#### [Supplied records]
◇ ◇ ◇ ◇

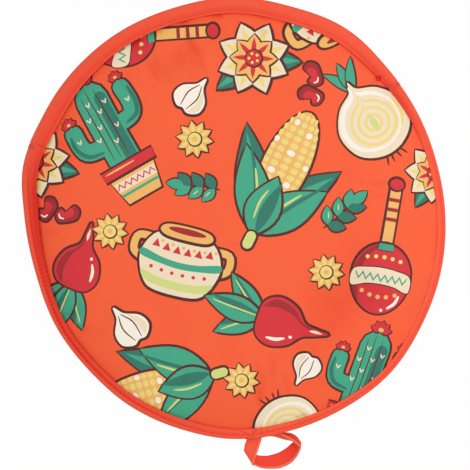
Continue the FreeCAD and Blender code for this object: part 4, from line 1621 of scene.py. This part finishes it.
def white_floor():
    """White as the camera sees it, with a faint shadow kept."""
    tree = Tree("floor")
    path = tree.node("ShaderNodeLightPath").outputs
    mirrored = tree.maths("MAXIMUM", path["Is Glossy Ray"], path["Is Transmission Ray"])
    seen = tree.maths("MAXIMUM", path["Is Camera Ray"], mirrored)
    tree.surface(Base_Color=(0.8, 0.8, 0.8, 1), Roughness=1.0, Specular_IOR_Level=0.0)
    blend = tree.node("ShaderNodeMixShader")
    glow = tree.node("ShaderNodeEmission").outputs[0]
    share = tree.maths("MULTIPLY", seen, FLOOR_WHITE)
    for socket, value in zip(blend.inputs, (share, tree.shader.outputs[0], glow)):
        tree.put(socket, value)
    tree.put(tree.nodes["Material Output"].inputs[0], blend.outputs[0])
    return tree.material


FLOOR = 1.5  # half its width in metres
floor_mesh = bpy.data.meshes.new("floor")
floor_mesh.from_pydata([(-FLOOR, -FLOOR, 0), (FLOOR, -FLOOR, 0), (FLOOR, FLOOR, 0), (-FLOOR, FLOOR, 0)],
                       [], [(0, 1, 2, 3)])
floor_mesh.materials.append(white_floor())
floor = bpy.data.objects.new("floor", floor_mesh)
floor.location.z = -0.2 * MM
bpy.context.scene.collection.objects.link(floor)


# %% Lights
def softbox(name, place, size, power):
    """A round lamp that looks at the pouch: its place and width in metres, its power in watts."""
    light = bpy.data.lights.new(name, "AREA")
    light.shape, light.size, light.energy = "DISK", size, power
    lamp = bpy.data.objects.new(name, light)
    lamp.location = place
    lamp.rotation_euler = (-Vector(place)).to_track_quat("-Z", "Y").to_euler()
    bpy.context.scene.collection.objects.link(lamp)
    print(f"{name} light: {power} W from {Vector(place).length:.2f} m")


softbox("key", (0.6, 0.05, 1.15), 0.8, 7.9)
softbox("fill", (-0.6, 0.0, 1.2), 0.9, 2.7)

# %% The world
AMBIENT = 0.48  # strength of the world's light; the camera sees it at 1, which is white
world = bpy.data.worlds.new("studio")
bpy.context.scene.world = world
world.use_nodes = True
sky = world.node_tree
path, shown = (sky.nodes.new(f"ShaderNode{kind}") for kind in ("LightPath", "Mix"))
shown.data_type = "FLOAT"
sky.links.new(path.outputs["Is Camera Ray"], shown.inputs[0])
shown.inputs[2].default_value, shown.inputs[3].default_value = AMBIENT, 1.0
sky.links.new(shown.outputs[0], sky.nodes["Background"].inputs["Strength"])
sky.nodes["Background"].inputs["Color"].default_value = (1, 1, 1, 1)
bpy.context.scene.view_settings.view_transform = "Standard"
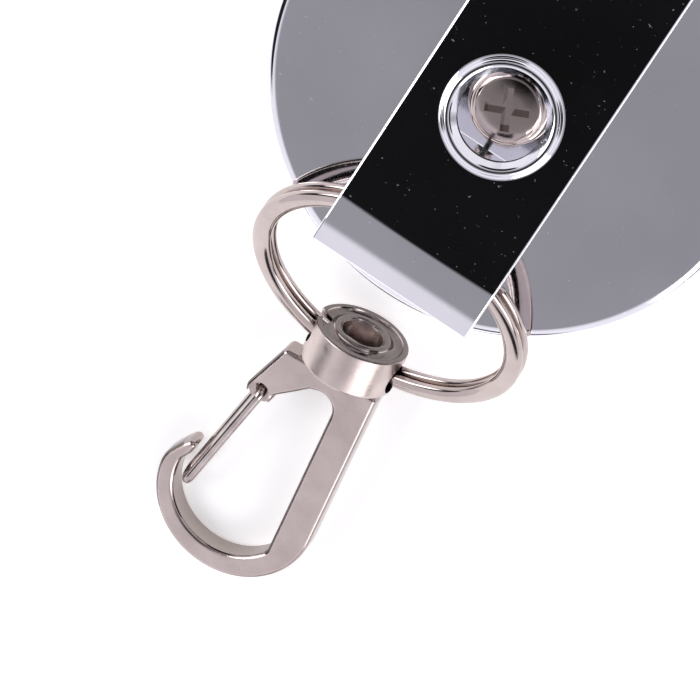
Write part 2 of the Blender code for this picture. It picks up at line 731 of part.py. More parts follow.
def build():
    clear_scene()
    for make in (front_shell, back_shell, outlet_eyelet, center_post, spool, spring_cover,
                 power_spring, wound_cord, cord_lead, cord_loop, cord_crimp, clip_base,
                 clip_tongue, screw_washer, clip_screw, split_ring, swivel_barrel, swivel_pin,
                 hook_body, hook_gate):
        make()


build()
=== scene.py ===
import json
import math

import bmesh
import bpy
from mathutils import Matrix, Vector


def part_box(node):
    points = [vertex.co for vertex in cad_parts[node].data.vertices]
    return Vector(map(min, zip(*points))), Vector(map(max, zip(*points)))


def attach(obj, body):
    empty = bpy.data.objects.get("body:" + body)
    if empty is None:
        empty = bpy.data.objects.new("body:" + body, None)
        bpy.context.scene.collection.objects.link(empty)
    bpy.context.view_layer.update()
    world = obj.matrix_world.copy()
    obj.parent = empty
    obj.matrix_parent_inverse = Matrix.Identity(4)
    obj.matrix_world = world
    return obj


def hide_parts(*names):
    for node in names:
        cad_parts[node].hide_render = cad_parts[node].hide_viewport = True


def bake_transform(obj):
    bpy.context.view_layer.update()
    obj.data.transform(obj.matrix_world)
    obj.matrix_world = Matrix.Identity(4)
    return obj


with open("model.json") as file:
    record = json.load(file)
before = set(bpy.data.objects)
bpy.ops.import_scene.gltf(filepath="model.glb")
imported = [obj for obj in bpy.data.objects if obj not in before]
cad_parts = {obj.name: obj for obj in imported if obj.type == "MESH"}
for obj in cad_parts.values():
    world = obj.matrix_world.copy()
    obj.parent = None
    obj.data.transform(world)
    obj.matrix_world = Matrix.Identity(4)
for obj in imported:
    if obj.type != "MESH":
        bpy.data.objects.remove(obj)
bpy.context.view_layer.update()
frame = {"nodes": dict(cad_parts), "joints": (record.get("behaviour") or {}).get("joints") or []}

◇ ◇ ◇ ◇

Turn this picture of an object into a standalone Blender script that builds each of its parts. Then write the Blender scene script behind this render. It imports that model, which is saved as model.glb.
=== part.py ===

◇ ◇ ◇ ◇

#### [Your task]
From the entries above, return each line with the word "None" in it.

#### [Full output]
    if empty is None:
        empty = bpy.data.objects.new("body:" + body, None)
    obj.parent = None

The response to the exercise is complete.